Dataset excerpt >>
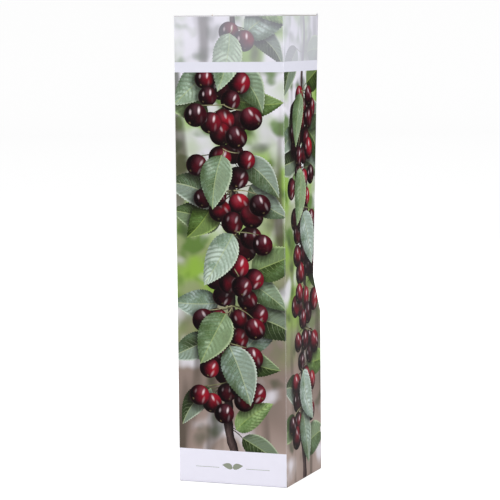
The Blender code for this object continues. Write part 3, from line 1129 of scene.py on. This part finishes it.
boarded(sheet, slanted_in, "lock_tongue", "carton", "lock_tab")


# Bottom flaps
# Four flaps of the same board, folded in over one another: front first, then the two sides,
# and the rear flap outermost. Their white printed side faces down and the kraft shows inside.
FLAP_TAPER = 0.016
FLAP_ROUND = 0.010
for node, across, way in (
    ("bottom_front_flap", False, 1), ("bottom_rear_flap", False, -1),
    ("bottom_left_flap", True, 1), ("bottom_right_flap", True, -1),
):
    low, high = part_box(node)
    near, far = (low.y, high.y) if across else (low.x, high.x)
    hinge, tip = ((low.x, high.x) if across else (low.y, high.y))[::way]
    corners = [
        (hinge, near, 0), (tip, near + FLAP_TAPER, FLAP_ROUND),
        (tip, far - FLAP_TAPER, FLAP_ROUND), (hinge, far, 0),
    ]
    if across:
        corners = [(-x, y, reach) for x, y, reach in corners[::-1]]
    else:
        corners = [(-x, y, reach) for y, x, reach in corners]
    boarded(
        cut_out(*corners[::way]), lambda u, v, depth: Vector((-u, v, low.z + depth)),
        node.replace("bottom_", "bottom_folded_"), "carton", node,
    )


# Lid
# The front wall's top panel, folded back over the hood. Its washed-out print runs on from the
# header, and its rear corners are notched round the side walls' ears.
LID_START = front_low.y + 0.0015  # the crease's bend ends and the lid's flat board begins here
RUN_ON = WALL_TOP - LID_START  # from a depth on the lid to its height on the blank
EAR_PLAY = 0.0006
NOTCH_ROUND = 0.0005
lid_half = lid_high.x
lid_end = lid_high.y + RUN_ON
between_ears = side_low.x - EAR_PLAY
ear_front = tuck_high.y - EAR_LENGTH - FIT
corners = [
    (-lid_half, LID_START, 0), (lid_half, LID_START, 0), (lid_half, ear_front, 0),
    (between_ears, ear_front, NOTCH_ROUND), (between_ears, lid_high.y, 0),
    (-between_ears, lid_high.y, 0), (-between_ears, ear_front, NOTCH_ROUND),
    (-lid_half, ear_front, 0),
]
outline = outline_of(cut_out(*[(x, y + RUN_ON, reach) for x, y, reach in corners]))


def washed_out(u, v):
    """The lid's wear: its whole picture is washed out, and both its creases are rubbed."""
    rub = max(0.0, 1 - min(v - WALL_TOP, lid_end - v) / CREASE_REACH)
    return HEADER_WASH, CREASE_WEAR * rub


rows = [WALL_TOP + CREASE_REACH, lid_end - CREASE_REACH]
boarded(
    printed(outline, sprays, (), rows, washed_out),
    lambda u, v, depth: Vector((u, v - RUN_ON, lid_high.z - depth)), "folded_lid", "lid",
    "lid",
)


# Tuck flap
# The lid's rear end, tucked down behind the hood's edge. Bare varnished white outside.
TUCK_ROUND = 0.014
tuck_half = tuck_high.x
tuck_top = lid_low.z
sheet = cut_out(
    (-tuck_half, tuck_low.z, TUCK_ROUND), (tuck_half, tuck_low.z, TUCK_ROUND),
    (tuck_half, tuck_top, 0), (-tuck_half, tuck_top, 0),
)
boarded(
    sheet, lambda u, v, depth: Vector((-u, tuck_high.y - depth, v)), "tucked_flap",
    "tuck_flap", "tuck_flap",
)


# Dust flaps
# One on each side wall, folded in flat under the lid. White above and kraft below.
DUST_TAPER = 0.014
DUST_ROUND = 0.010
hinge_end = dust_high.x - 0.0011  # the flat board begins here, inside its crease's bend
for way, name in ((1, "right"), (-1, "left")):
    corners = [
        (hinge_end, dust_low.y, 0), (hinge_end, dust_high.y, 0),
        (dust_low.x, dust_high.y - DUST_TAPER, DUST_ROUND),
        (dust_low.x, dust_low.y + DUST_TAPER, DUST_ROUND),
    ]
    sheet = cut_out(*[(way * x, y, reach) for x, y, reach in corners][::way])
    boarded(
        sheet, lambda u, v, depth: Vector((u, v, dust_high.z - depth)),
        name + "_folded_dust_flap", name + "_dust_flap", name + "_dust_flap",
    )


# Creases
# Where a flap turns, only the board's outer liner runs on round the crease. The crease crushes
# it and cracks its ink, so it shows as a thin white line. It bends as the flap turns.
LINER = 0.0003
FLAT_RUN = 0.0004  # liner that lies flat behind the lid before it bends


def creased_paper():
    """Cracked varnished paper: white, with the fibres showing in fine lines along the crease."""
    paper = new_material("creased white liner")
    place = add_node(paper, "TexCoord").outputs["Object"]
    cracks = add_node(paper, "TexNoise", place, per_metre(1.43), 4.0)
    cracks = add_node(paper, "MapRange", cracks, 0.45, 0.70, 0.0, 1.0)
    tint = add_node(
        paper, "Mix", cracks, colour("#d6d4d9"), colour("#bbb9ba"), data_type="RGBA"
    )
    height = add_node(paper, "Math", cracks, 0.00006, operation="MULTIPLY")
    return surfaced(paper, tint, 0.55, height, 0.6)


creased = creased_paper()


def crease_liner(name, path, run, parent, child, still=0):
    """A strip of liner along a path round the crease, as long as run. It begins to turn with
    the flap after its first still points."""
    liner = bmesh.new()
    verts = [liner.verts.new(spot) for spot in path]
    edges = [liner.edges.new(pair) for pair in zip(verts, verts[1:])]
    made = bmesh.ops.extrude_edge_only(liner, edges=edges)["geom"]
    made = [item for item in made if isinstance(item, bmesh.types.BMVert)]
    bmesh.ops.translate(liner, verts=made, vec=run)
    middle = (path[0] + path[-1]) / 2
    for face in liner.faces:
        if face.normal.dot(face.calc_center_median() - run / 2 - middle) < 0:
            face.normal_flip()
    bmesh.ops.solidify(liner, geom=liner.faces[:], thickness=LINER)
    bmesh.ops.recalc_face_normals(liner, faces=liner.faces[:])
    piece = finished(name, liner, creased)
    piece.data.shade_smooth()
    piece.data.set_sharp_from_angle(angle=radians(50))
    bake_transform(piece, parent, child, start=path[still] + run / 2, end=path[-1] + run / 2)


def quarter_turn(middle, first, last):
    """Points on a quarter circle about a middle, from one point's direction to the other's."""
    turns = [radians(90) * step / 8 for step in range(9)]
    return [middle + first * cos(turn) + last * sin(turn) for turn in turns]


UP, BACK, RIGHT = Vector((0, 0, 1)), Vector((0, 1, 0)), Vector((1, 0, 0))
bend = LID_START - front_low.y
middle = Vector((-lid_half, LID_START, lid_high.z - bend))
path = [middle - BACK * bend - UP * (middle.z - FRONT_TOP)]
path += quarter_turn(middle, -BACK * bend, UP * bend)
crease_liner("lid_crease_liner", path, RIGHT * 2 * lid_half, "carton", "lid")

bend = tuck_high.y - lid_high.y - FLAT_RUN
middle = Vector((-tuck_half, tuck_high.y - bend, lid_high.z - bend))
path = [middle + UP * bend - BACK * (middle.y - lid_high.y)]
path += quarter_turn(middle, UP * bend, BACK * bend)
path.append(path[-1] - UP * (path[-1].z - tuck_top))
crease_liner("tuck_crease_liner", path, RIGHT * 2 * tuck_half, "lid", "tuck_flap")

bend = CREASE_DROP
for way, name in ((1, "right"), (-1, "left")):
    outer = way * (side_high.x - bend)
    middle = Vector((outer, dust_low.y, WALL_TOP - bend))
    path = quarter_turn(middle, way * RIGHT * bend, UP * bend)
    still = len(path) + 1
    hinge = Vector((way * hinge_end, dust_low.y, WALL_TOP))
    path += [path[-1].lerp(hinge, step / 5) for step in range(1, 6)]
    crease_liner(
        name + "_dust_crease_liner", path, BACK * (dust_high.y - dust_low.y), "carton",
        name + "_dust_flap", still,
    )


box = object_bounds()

Your goal >> Please quote the data above in full, with no line missing.

The result >>
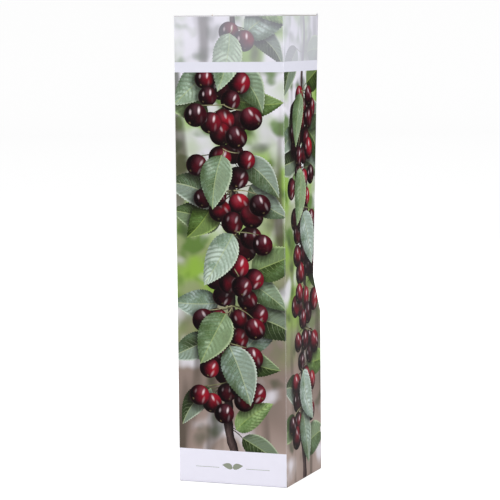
The Blender code for this object continues. Write part 3, from line 1129 of scene.py on. This part finishes it.
boarded(sheet, slanted_in, "lock_tongue", "carton", "lock_tab")


# Bottom flaps
# Four flaps of the same board, folded in over one another: front first, then the two sides,
# and the rear flap outermost. Their white printed side faces down and the kraft shows inside.
FLAP_TAPER = 0.016
FLAP_ROUND = 0.010
for node, across, way in (
    ("bottom_front_flap", False, 1), ("bottom_rear_flap", False, -1),
    ("bottom_left_flap", True, 1), ("bottom_right_flap", True, -1),
):
    low, high = part_box(node)
    near, far = (low.y, high.y) if across else (low.x, high.x)
    hinge, tip = ((low.x, high.x) if across else (low.y, high.y))[::way]
    corners = [
        (hinge, near, 0), (tip, near + FLAP_TAPER, FLAP_ROUND),
        (tip, far - FLAP_TAPER, FLAP_ROUND), (hinge, far, 0),
    ]
    if across:
        corners = [(-x, y, reach) for x, y, reach in corners[::-1]]
    else:
        corners = [(-x, y, reach) for y, x, reach in corners]
    boarded(
        cut_out(*corners[::way]), lambda u, v, depth: Vector((-u, v, low.z + depth)),
        node.replace("bottom_", "bottom_folded_"), "carton", node,
    )


# Lid
# The front wall's top panel, folded back over the hood. Its washed-out print runs on from the
# header, and its rear corners are notched round the side walls' ears.
LID_START = front_low.y + 0.0015  # the crease's bend ends and the lid's flat board begins here
RUN_ON = WALL_TOP - LID_START  # from a depth on the lid to its height on the blank
EAR_PLAY = 0.0006
NOTCH_ROUND = 0.0005
lid_half = lid_high.x
lid_end = lid_high.y + RUN_ON
between_ears = side_low.x - EAR_PLAY
ear_front = tuck_high.y - EAR_LENGTH - FIT
corners = [
    (-lid_half, LID_START, 0), (lid_half, LID_START, 0), (lid_half, ear_front, 0),
    (between_ears, ear_front, NOTCH_ROUND), (between_ears, lid_high.y, 0),
    (-between_ears, lid_high.y, 0), (-between_ears, ear_front, NOTCH_ROUND),
    (-lid_half, ear_front, 0),
]
outline = outline_of(cut_out(*[(x, y + RUN_ON, reach) for x, y, reach in corners]))


def washed_out(u, v):
    """The lid's wear: its whole picture is washed out, and both its creases are rubbed."""
    rub = max(0.0, 1 - min(v - WALL_TOP, lid_end - v) / CREASE_REACH)
    return HEADER_WASH, CREASE_WEAR * rub


rows = [WALL_TOP + CREASE_REACH, lid_end - CREASE_REACH]
boarded(
    printed(outline, sprays, (), rows, washed_out),
    lambda u, v, depth: Vector((u, v - RUN_ON, lid_high.z - depth)), "folded_lid", "lid",
    "lid",
)


# Tuck flap
# The lid's rear end, tucked down behind the hood's edge. Bare varnished white outside.
TUCK_ROUND = 0.014
tuck_half = tuck_high.x
tuck_top = lid_low.z
sheet = cut_out(
    (-tuck_half, tuck_low.z, TUCK_ROUND), (tuck_half, tuck_low.z, TUCK_ROUND),
    (tuck_half, tuck_top, 0), (-tuck_half, tuck_top, 0),
)
boarded(
    sheet, lambda u, v, depth: Vector((-u, tuck_high.y - depth, v)), "tucked_flap",
    "tuck_flap", "tuck_flap",
)


# Dust flaps
# One on each side wall, folded in flat under the lid. White above and kraft below.
DUST_TAPER = 0.014
DUST_ROUND = 0.010
hinge_end = dust_high.x - 0.0011  # the flat board begins here, inside its crease's bend
for way, name in ((1, "right"), (-1, "left")):
    corners = [
        (hinge_end, dust_low.y, 0), (hinge_end, dust_high.y, 0),
        (dust_low.x, dust_high.y - DUST_TAPER, DUST_ROUND),
        (dust_low.x, dust_low.y + DUST_TAPER, DUST_ROUND),
    ]
    sheet = cut_out(*[(way * x, y, reach) for x, y, reach in corners][::way])
    boarded(
        sheet, lambda u, v, depth: Vector((u, v, dust_high.z - depth)),
        name + "_folded_dust_flap", name + "_dust_flap", name + "_dust_flap",
    )


# Creases
# Where a flap turns, only the board's outer liner runs on round the crease. The crease crushes
# it and cracks its ink, so it shows as a thin white line. It bends as the flap turns.
LINER = 0.0003
FLAT_RUN = 0.0004  # liner that lies flat behind the lid before it bends


def creased_paper():
    """Cracked varnished paper: white, with the fibres showing in fine lines along the crease."""
    paper = new_material("creased white liner")
    place = add_node(paper, "TexCoord").outputs["Object"]
    cracks = add_node(paper, "TexNoise", place, per_metre(1.43), 4.0)
    cracks = add_node(paper, "MapRange", cracks, 0.45, 0.70, 0.0, 1.0)
    tint = add_node(
        paper, "Mix", cracks, colour("#d6d4d9"), colour("#bbb9ba"), data_type="RGBA"
    )
    height = add_node(paper, "Math", cracks, 0.00006, operation="MULTIPLY")
    return surfaced(paper, tint, 0.55, height, 0.6)


creased = creased_paper()


def crease_liner(name, path, run, parent, child, still=0):
    """A strip of liner along a path round the crease, as long as run. It begins to turn with
    the flap after its first still points."""
    liner = bmesh.new()
    verts = [liner.verts.new(spot) for spot in path]
    edges = [liner.edges.new(pair) for pair in zip(verts, verts[1:])]
    made = bmesh.ops.extrude_edge_only(liner, edges=edges)["geom"]
    made = [item for item in made if isinstance(item, bmesh.types.BMVert)]
    bmesh.ops.translate(liner, verts=made, vec=run)
    middle = (path[0] + path[-1]) / 2
    for face in liner.faces:
        if face.normal.dot(face.calc_center_median() - run / 2 - middle) < 0:
            face.normal_flip()
    bmesh.ops.solidify(liner, geom=liner.faces[:], thickness=LINER)
    bmesh.ops.recalc_face_normals(liner, faces=liner.faces[:])
    piece = finished(name, liner, creased)
    piece.data.shade_smooth()
    piece.data.set_sharp_from_angle(angle=radians(50))
    bake_transform(piece, parent, child, start=path[still] + run / 2, end=path[-1] + run / 2)


def quarter_turn(middle, first, last):
    """Points on a quarter circle about a middle, from one point's direction to the other's."""
    turns = [radians(90) * step / 8 for step in range(9)]
    return [middle + first * cos(turn) + last * sin(turn) for turn in turns]


UP, BACK, RIGHT = Vector((0, 0, 1)), Vector((0, 1, 0)), Vector((1, 0, 0))
bend = LID_START - front_low.y
middle = Vector((-lid_half, LID_START, lid_high.z - bend))
path = [middle - BACK * bend - UP * (middle.z - FRONT_TOP)]
path += quarter_turn(middle, -BACK * bend, UP * bend)
crease_liner("lid_crease_liner", path, RIGHT * 2 * lid_half, "carton", "lid")

bend = tuck_high.y - lid_high.y - FLAT_RUN
middle = Vector((-tuck_half, tuck_high.y - bend, lid_high.z - bend))
path = [middle + UP * bend - BACK * (middle.y - lid_high.y)]
path += quarter_turn(middle, UP * bend, BACK * bend)
path.append(path[-1] - UP * (path[-1].z - tuck_top))
crease_liner("tuck_crease_liner", path, RIGHT * 2 * tuck_half, "lid", "tuck_flap")

bend = CREASE_DROP
for way, name in ((1, "right"), (-1, "left")):
    outer = way * (side_high.x - bend)
    middle = Vector((outer, dust_low.y, WALL_TOP - bend))
    path = quarter_turn(middle, way * RIGHT * bend, UP * bend)
    still = len(path) + 1
    hinge = Vector((way * hinge_end, dust_low.y, WALL_TOP))
    path += [path[-1].lerp(hinge, step / 5) for step in range(1, 6)]
    crease_liner(
        name + "_dust_crease_liner", path, BACK * (dust_high.y - dust_low.y), "carton",
        name + "_dust_flap", still,
    )


box = object_bounds()